- [Your goal] Copy out all of the material exactly as presented.

————

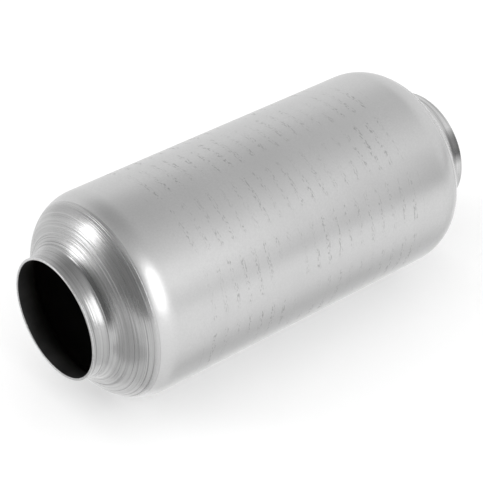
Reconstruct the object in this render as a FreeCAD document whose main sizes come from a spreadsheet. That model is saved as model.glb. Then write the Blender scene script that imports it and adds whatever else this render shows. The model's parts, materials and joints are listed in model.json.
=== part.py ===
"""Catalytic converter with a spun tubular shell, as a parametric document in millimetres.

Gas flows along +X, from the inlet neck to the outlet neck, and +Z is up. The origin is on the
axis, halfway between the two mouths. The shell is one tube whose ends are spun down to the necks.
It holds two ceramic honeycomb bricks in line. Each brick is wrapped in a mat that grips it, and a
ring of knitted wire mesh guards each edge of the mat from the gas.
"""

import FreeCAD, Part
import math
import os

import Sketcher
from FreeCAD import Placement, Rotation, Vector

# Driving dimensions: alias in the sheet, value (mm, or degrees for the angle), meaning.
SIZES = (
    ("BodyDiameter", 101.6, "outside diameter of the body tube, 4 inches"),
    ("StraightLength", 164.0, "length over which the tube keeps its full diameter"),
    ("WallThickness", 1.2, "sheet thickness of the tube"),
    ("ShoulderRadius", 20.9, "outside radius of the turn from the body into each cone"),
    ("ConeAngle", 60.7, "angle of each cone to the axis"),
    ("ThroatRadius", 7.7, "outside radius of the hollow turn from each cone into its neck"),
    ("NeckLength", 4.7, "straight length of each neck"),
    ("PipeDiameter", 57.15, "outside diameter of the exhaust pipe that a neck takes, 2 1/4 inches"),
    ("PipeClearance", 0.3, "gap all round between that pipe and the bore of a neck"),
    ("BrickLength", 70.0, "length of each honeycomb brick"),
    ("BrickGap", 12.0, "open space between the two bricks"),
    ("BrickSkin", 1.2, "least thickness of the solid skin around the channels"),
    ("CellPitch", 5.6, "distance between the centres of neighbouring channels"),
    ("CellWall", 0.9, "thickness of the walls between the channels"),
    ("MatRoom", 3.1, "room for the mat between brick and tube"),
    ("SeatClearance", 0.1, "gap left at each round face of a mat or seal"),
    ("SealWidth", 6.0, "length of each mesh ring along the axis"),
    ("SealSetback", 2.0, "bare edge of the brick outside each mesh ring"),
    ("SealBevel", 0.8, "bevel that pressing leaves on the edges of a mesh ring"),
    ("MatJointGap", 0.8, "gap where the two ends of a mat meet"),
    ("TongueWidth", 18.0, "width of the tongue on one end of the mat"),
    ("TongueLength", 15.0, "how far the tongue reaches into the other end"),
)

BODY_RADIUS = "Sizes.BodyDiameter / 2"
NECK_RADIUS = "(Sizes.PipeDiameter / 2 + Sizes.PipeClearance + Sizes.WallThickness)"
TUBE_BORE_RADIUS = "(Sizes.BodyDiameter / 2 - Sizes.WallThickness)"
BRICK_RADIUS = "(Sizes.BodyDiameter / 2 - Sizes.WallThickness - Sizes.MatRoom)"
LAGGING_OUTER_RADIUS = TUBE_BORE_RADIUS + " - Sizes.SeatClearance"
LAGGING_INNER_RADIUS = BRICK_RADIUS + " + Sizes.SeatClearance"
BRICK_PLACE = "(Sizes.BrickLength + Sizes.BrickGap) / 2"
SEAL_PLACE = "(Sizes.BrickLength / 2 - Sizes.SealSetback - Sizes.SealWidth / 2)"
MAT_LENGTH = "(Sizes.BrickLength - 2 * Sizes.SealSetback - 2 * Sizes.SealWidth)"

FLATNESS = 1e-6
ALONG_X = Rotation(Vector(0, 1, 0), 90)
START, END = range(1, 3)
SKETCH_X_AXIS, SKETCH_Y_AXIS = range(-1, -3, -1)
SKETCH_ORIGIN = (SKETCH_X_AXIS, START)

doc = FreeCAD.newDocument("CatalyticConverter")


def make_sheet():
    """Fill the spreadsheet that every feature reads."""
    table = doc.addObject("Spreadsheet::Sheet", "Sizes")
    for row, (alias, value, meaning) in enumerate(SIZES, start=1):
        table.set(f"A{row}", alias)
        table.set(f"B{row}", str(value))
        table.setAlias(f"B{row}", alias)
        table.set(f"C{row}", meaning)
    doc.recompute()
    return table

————

- [Task response]
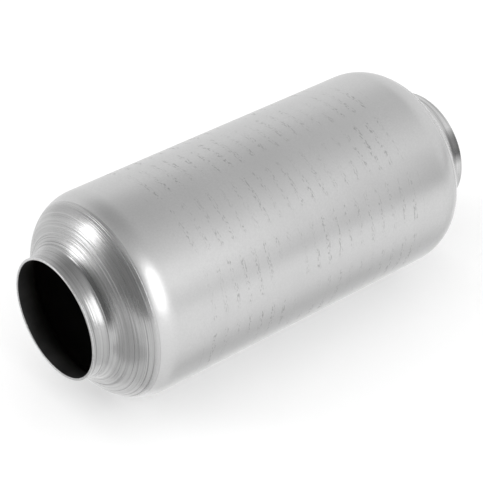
Reconstruct the object in this render as a FreeCAD document whose main sizes come from a spreadsheet. That model is saved as model.glb. Then write the Blender scene script that imports it and adds whatever else this render shows. The model's parts, materials and joints are listed in model.json.
=== part.py ===
"""Catalytic converter with a spun tubular shell, as a parametric document in millimetres.

Gas flows along +X, from the inlet neck to the outlet neck, and +Z is up. The origin is on the
axis, halfway between the two mouths. The shell is one tube whose ends are spun down to the necks.
It holds two ceramic honeycomb bricks in line. Each brick is wrapped in a mat that grips it, and a
ring of knitted wire mesh guards each edge of the mat from the gas.
"""

import FreeCAD, Part
import math
import os

import Sketcher
from FreeCAD import Placement, Rotation, Vector

# Driving dimensions: alias in the sheet, value (mm, or degrees for the angle), meaning.
SIZES = (
    ("BodyDiameter", 101.6, "outside diameter of the body tube, 4 inches"),
    ("StraightLength", 164.0, "length over which the tube keeps its full diameter"),
    ("WallThickness", 1.2, "sheet thickness of the tube"),
    ("ShoulderRadius", 20.9, "outside radius of the turn from the body into each cone"),
    ("ConeAngle", 60.7, "angle of each cone to the axis"),
    ("ThroatRadius", 7.7, "outside radius of the hollow turn from each cone into its neck"),
    ("NeckLength", 4.7, "straight length of each neck"),
    ("PipeDiameter", 57.15, "outside diameter of the exhaust pipe that a neck takes, 2 1/4 inches"),
    ("PipeClearance", 0.3, "gap all round between that pipe and the bore of a neck"),
    ("BrickLength", 70.0, "length of each honeycomb brick"),
    ("BrickGap", 12.0, "open space between the two bricks"),
    ("BrickSkin", 1.2, "least thickness of the solid skin around the channels"),
    ("CellPitch", 5.6, "distance between the centres of neighbouring channels"),
    ("CellWall", 0.9, "thickness of the walls between the channels"),
    ("MatRoom", 3.1, "room for the mat between brick and tube"),
    ("SeatClearance", 0.1, "gap left at each round face of a mat or seal"),
    ("SealWidth", 6.0, "length of each mesh ring along the axis"),
    ("SealSetback", 2.0, "bare edge of the brick outside each mesh ring"),
    ("SealBevel", 0.8, "bevel that pressing leaves on the edges of a mesh ring"),
    ("MatJointGap", 0.8, "gap where the two ends of a mat meet"),
    ("TongueWidth", 18.0, "width of the tongue on one end of the mat"),
    ("TongueLength", 15.0, "how far the tongue reaches into the other end"),
)

BODY_RADIUS = "Sizes.BodyDiameter / 2"
NECK_RADIUS = "(Sizes.PipeDiameter / 2 + Sizes.PipeClearance + Sizes.WallThickness)"
TUBE_BORE_RADIUS = "(Sizes.BodyDiameter / 2 - Sizes.WallThickness)"
BRICK_RADIUS = "(Sizes.BodyDiameter / 2 - Sizes.WallThickness - Sizes.MatRoom)"
LAGGING_OUTER_RADIUS = TUBE_BORE_RADIUS + " - Sizes.SeatClearance"
LAGGING_INNER_RADIUS = BRICK_RADIUS + " + Sizes.SeatClearance"
BRICK_PLACE = "(Sizes.BrickLength + Sizes.BrickGap) / 2"
SEAL_PLACE = "(Sizes.BrickLength / 2 - Sizes.SealSetback - Sizes.SealWidth / 2)"
MAT_LENGTH = "(Sizes.BrickLength - 2 * Sizes.SealSetback - 2 * Sizes.SealWidth)"

FLATNESS = 1e-6
ALONG_X = Rotation(Vector(0, 1, 0), 90)
START, END = range(1, 3)
SKETCH_X_AXIS, SKETCH_Y_AXIS = range(-1, -3, -1)
SKETCH_ORIGIN = (SKETCH_X_AXIS, START)

doc = FreeCAD.newDocument("CatalyticConverter")


def make_sheet():
    """Fill the spreadsheet that every feature reads."""
    table = doc.addObject("Spreadsheet::Sheet", "Sizes")
    for row, (alias, value, meaning) in enumerate(SIZES, start=1):
        table.set(f"A{row}", alias)
        table.set(f"B{row}", str(value))
        table.setAlias(f"B{row}", alias)
        table.set(f"C{row}", meaning)
    doc.recompute()
    return table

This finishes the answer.